+++ Provided records

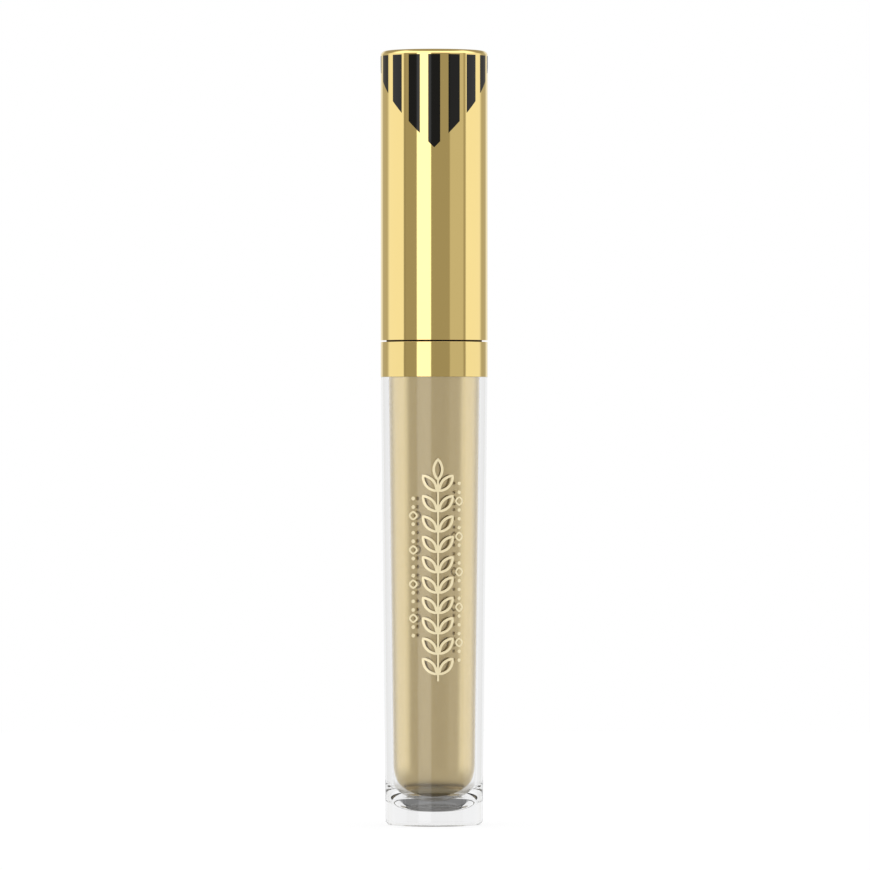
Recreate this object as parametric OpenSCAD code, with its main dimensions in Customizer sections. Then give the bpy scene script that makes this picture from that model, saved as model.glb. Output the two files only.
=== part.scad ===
// Mascara tube: a gold inner vial in a clear jacket, closed by a screw cap that carries the wand and brush.
// Millimetres, +Z up, origin at the centre of the foot. The tube stands closed.

/* [Outside] */
// Diameter of the cap and of the collar ring
barrel_d = 17; // [16.8:0.1:17.6]
// Height of the closed tube
total_h = 122.8; // [120:0.1:126]
// Length of the cap
cap_h = 46; // [45:0.5:48]
// Height of the collar ring between the cap and the clear jacket
collar_h = 5.55; // [5.4:0.05:6]
// Gap between the cap's rim and the collar
seam = 0.2; // [0.1:0.05:0.3]

/* [Clear jacket] */
// Diameter of the jacket at its foot
foot_d = 15.4; // [15.2:0.1:15.8]
// Wall of the jacket
jacket_wall = 1.13; // [1:0.01:1.2]
// Thickness of the jacket's base, under the closed end of its bore
base_t = 2.2; // [1.6:0.05:2.4]
// Radius of the edge round the closed end of the bore
bore_round = 5; // [4.6:0.1:5.4]
// Radius of the jacket's foot edge
foot_edge = 0.7; // [0.4:0.1:1]

/* [Vial and neck] */
// Air gap between the vial and the jacket's bore
vial_gap = 0.15; // [0.1:0.05:0.2]
// Wall of the vial
vial_wall = 0.9; // [0.7:0.1:1]
// Height of the vial's oval end
vial_end_h = 7; // [7:0.5:8.5]
// Air space under the vial's end
end_gap = 0.65; // [0.5:0.05:0.7]
// Diameter of the neck, under its thread
neck_d = 10; // [9.8:0.1:10.2]
// Bore of the neck
neck_bore_d = 8; // [7.8:0.1:8]
// Height of the neck above the collar
neck_h = 11.6; // [11.2:0.1:12]

/* [Thread] */
// Rise of the thread in one turn
thread_lead = 3; // [2.5:0.1:3.2]
// Number of turns
thread_turns = 1.5; // [1.25:0.25:1.5]
// Height of a ridge above its wall
thread_depth = 0.5; // [0.4:0.05:0.5]

/* [Cap] */
// Wall of the cap's outer shell
shell_wall = 0.9; // [0.8:0.1:1]
// Radius of the edge round the top of the cap
cap_edge = 0.75; // [0.5:0.05:1]
// Number of ribs that centre the inner cap in the shell
rib_count = 8; // [6:1:10]

/* [Wand] */
// Diameter of the wand's rod
rod_d = 3.9; // [3.6:0.1:3.9]
// Diameter of the hole in the wiper's lip
orifice_d = 4; // [4:0.05:4.2]
// Height of the brush's tip above the foot of the tube
tip_z = 9.2; // [9.1:0.1:9.7]
// Length of the bristled part of the brush
brush_l = 25; // [22:1:26]
// Widest diameter over the bristles
brush_d = 6.6; // [6:0.1:6.8]
// Rows of bristles along the brush
brush_rows = 22; // [18:1:24]
// Bristles in each row
row_bristles = 12; // [10:1:14]

/* [Hidden] */
$fn = 96;

// How far a cutter runs past the face that it cuts
eps = 0.1;

// Heights of the joints between the outside pieces
cap_z = total_h - cap_h;
collar_top = cap_z - seam;
jacket_top = collar_top - collar_h;
neck_top = collar_top + neck_h;

// Jacket
barrel_r = barrel_d / 2;
jacket_step = 0.05;
jacket_top_r = barrel_r - jacket_step;
foot_r = foot_d / 2;
bore_top_r = jacket_top_r - jacket_wall;
bore_low_r = foot_r - jacket_wall + 0.03;
gate_r = 3.6;
gate_depth = 0.12;

// Vial: a body with an oval end, a flange that rests on the jacket's rim, a sloping shoulder and a neck
vial_z = base_t + end_gap;
vial_low_r = bore_low_r - vial_gap;
vial_top_r = bore_top_r - vial_gap;
cavity_z = vial_z + vial_wall;
cavity_low_r = vial_low_r - vial_wall;
cavity_top_r = vial_top_r - vial_wall;
cavity_end_h = vial_end_h - vial_wall;
flange_r = 7.9;
flange_t = 1.1;
shoulder_z = jacket_top + flange_t;
neck_r = neck_d / 2;
neck_bore_r = neck_bore_d / 2;
neck_base_z = collar_top - 1.5;
bead_r = neck_r + 0.35;
bead_h = 0.6;
neck_lip = 0.3;

// Collar
collar_top_t = 1.2;
collar_wall = 1.1;
collar_fit = 0.05;
collar_edge = 0.08;

// Threads. The two crests pass each other with a small clearance.
ridge_base = 1.3;
ridge_crest = 0.6;
ridge_root = 0.25;
crest_gap = 0.1;
thread_z = collar_top + 3.2;
cap_bore_r = neck_r + 2 * thread_depth + crest_gap;
ridge_steps = 36;
run_out = 0.12;
run_in = 0.1;

// Wiper
wiper_wall = 0.55;
wiper_flange_r = 4.8;
wiper_flange_t = 0.6;
lip_z = neck_top - 10.6;
lip_cone_z = neck_top - 7.4;
orifice_r = orifice_d / 2;
lip_t = 0.4;

// Cap
shell_bore_r = barrel_r - shell_wall;
shell_top_t = 1.2;
rim_edge = 0.06;
liner_clear = 0.05;
skirt_z = collar_top + liner_clear;
skirt_r = shell_bore_r - 0.6;
skirt_foot_t = 1.2;
washer_z = neck_top + wiper_flange_t + 0.02;
washer_t = 0.78;
washer_r = 5.35;
washer_seat_r = washer_r + 0.1;
washer_bore_r = 2.35;
head_flange_z = washer_z + washer_t + 0.02;
head_flange_t = 0.8;
head_flange_r = 4.4;
web_z = head_flange_z + head_flange_t;
web_t = 1.4;
head_r = 2.6;
head_l = 12;
socket_r = 4;
socket_top_t = 1.2;
rib_t = 0.9;
rib_top_z = web_z + web_t + head_l - 1;
rib_reach = shell_bore_r - 0.02;

// Wand and brush
rod_r = rod_d / 2;
rod_edge = 0.4;
bristle_z = tip_z + 1.5;
core_collar_h = 0.8;
rod_end_z = bristle_z + brush_l + core_collar_h + 0.7;
tang_r = 1;
tang_l = 7;
core_low_r = 0.65;
core_top_r = 1.1;
core_collar_r = 1.6;
sleeve_t = 0.25;
bristle_t = 0.3;
brush_r = brush_d / 2;

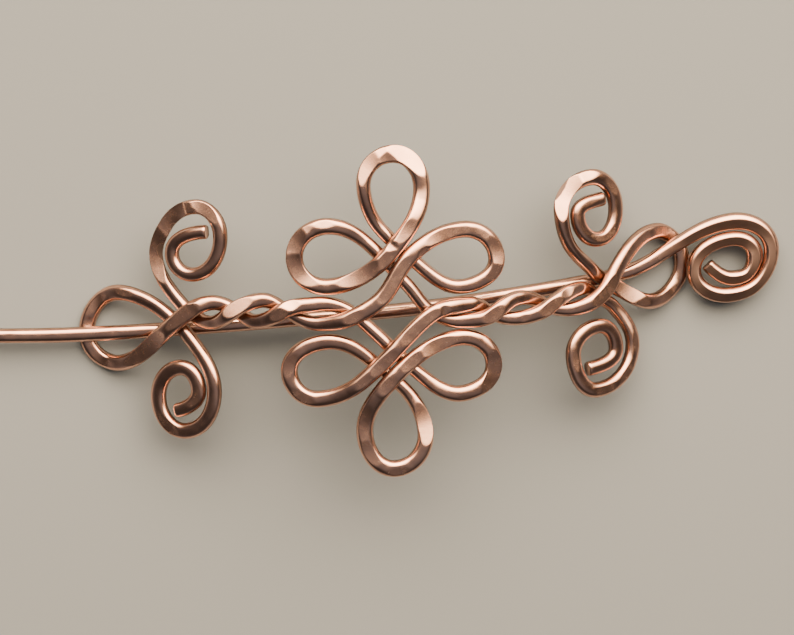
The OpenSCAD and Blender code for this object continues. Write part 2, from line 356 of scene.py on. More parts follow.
# A chance blow's least and greatest length, as shares of the usual one, and its depth, as shares of
# the hammering there
CHANCE_LENGTH, CHANCE_CUT = (0.7, 1.4), (0.4, 0.75)
# Distance from one chance blow to the next, as a share of its length, and the share of a listed
# blow's reach that chance blows keep clear of
CHANCE_STEP, LISTED_CLEAR = 0.9, 0.8
# Flatness and slope of a wire past which no chance blow strikes it
TOO_ROUND, STEEP = 0.2, 0.1

# Where along the stick its head begins, and over what length its hammering becomes full
HEAD_FROM, HEAD_GROWS = 40, 6
# The head was hammered as it lay rolled this many degrees towards +Y
HEAD_TIP = -20
# Share of its radius that the head's upper face cuts off, how much a painted shade darkens that face
# (it stands for a dark reflection), and how much of the cut shows the hammer's face, all from 0 to 1
HEAD_CUT, HEAD_SHADE, HEAD_MARKED = 0.13, 0.95, 0.5

# The bevel on a wire's cut ends: the share of the radius it takes off, and its length in millimetres
END_BEVEL, END_BEVEL_LENGTH = 0.08, 0.15

# The soft lights: place, width and depth in metres, colour, and the share of the width that fades
WINDOW = ("window", (0.11, 0.51, 0.547), (2.1, 1.19), "#FFE9CA", 0.8)
CEILING = ("ceiling", (-0.05, -0.10, 0.713), (3.0, 0.8), "#E2ECFF", 0.9)
# The room's colours low down and high up, and the sines of the two angles above the floor between
# which the first turns to the second
ROOM_LOW, ROOM_HIGH, ROOM_TURN = "#8B8D91", "#3C3D3F", (0.1, 0.45)
FLOOR_HALF_SIDE = 2.0


def linear(code):
    """An sRGB hex colour as linear RGB."""
    shares = [int(code[i : i + 2], 16) / 255 for i in (1, 3, 5)]
    return [c / 12.92 if c <= 0.04045 else ((c + 0.055) / 1.055) ** 2.4 for c in shares]


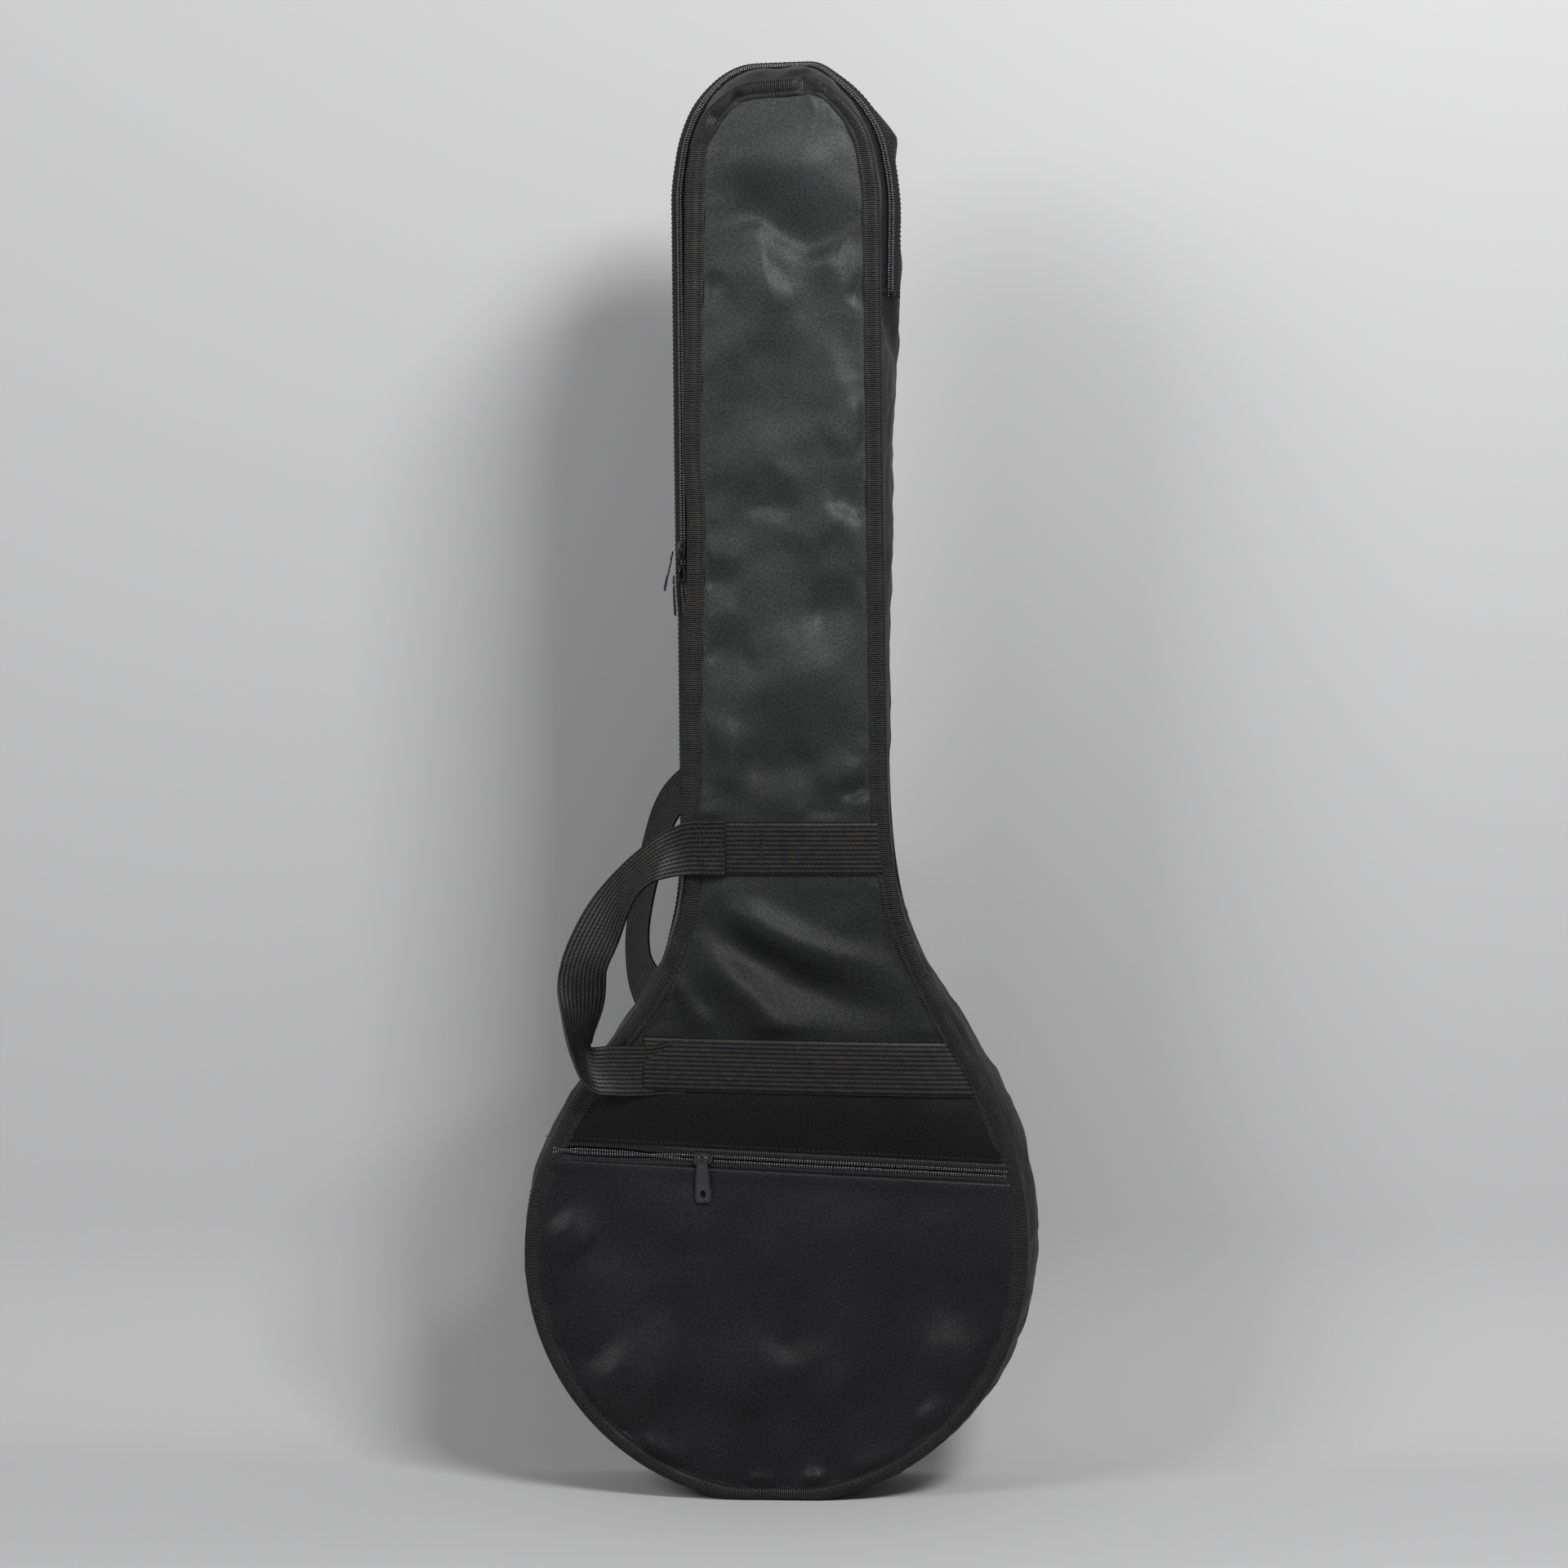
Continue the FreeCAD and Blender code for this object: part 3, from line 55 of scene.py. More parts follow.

++++++

Please copy only these lines, exactly: the first line of the records through the line containing "seam = 0.2; // [0.1:0.05:0.3]", ends included.

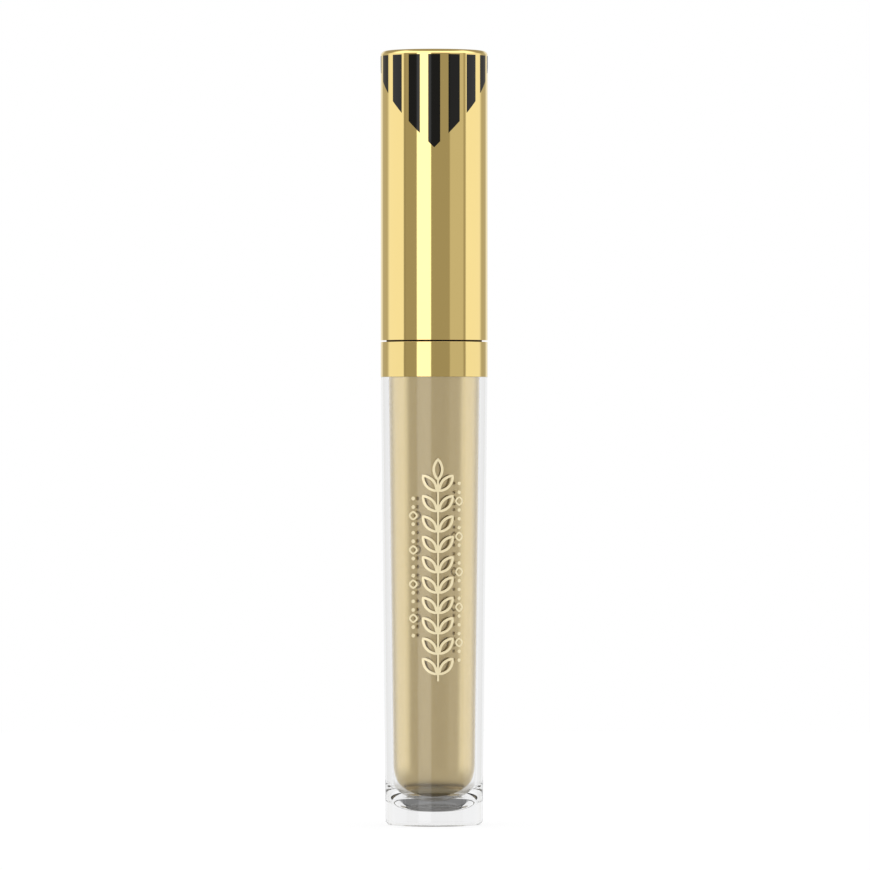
Recreate this object as parametric OpenSCAD code, with its main dimensions in Customizer sections. Then give the bpy scene script that makes this picture from that model, saved as model.glb. Output the two files only.
=== part.scad ===
// Mascara tube: a gold inner vial in a clear jacket, closed by a screw cap that carries the wand and brush.
// Millimetres, +Z up, origin at the centre of the foot. The tube stands closed.

/* [Outside] */
// Diameter of the cap and of the collar ring
barrel_d = 17; // [16.8:0.1:17.6]
// Height of the closed tube
total_h = 122.8; // [120:0.1:126]
// Length of the cap
cap_h = 46; // [45:0.5:48]
// Height of the collar ring between the cap and the clear jacket
collar_h = 5.55; // [5.4:0.05:6]
// Gap between the cap's rim and the collar
seam = 0.2; // [0.1:0.05:0.3]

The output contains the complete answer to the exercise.